Irigoyen instó a Chavarría a “compartir las carencias de este pueblo y ayudarlo a que fuera un día más culto, tuviera mejor gusto, mejores zapatos y supiera comportarse en los restaurantes”. A fin de cuentas, Daniel Chavarría está convencido de que “el perfeccionamiento masivo de un pueblo requiere mucho tiempo”. Francófilo como fue alguna vez, afirma que “los franceses de hoy empezaron a reeducarse en 1789 y por eso ya no escupen ni eructan en los restaurantes”.

La mucha paciencia y confianza en Fidel Castro de Daniel Chavarría fue puesta a prueba de nuevo con el Período Especial, pero el dinero que ganó con sus novelas logró hacerlo remontar su falta de fe. En 1990 se inició su período de florecimiento material. Mientras la crisis arreciaba y no había papel para publicar los libros de sus colegas cubanos, Chavarría comenzó a cobrar derechos de autor en monedas convertibles, a viajar a Europa invitado por sus editores y a gozar de un elevado nivel de vida y consumo.

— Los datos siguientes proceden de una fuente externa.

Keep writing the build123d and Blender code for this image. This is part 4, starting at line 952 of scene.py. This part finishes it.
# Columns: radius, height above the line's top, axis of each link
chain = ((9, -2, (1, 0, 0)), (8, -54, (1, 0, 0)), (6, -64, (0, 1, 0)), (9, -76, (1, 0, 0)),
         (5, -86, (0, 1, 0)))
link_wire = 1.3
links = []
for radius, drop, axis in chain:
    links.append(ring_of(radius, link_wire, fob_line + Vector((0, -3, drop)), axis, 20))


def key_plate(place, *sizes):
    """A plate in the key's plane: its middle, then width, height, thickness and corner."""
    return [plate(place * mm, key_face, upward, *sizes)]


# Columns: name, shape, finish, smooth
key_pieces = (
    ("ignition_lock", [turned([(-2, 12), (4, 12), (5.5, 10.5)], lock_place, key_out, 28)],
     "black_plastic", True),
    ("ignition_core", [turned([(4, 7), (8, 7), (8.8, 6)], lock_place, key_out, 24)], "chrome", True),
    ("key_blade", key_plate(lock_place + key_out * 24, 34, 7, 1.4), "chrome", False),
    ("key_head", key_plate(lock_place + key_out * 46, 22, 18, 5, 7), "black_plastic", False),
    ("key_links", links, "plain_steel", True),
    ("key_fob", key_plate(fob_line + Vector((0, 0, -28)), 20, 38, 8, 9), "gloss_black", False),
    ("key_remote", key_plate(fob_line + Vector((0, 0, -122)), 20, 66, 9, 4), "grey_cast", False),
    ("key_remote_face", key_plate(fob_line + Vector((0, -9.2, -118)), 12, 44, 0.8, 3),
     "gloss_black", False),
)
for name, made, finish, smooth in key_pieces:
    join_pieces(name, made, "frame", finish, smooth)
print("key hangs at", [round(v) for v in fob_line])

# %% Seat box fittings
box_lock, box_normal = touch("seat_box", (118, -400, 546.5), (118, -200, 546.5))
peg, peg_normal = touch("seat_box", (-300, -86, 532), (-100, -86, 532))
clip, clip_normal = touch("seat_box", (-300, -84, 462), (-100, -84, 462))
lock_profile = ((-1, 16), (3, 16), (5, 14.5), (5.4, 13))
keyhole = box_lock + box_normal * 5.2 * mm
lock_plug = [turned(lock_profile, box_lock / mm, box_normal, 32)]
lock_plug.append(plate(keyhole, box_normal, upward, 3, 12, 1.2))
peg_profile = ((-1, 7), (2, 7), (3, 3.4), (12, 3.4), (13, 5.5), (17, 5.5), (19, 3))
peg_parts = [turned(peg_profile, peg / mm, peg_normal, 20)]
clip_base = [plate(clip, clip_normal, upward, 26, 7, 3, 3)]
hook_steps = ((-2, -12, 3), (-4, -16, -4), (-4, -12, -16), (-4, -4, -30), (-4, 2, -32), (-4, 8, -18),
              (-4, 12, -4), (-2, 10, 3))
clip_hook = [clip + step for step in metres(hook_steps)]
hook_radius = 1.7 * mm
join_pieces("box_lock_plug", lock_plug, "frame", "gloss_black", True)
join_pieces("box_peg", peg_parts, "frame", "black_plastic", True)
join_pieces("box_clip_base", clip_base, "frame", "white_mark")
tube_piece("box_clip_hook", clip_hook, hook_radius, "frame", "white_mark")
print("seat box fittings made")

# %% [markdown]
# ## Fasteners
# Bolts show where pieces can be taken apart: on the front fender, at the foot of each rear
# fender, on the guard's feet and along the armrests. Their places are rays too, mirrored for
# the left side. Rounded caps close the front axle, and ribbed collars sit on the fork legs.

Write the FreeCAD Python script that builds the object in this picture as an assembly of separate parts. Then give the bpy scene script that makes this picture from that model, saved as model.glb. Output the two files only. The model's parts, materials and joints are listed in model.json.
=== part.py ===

Por tales razones, la fe en la revolución cubana de Daniel Chavarría, que antes, cuando escribía novelas de espionaje dentro de los parámetros del realismo socialista, tenía altibajos, se consolidó.

Hoy ya no le importa que los cubanos aún no sean el pueblo mejor alimentado, vestido y calzado que él sueña. No importa que aún eructen, escupan en el suelo, griten palabrotas de máximo calibre y forrajeen en jabitas de nylon las sobras para alimentar sus puercos. Chavarría tiene la certidumbre de que muchos males que no se han podido erradicar y que no lo afectan a él para nada (las carencias, la corrupción, los hábitos solariegos, los funcionarios negligentes, las jineteras y rufianes que acosan a los turistas) algún día desaparecerán.

Admira tanto a Fidel Castro, que confiesa que a veces, en algunas recepciones, se ha puesto impertinente y ha abusado de su paciencia (que nadie imaginaría tan grande). Con varios tragos de más, después de una cena en el Palacio de la Revolución, le espetó al Máximo Líder su teoría del vampirismo energético; luego le dijo que, en su opinión, era un error negar su condición de dictador, sólo que a la usanza de la República Romana, como Cincinato o Fabio Máximo.

En otra ocasión, en una casa de protocolo, desquiciado ante la presencia del Jefe, se arrodilló, y con los brazos abiertos, le pidió abrazarlo. No conforme, todavía de rodillas y con los brazos en cruz, como un penitente (o una tiñosa), le imploró: “Déjeme darle un beso, Comandante”.

Daniel Chavarría explica el efecto de Fidel Castro sobre él: “Supongo que así como su oratoria enardece y moviliza a la muchedumbre en la Plaza, también me enardece a mí, pero con efectos insólitos, como el de trastornarme e inducirme a decir sandeces”.

De sandeces, en especial cuando habla de Cuba y los cubanos, están llenas las memorias de Daniel Chavarría. Por eso me disgustó tanto el libro. Sospecho que el Comandante, que tiene tantos adulones que se saben comportar, si leyó el libro, tampoco le agradó.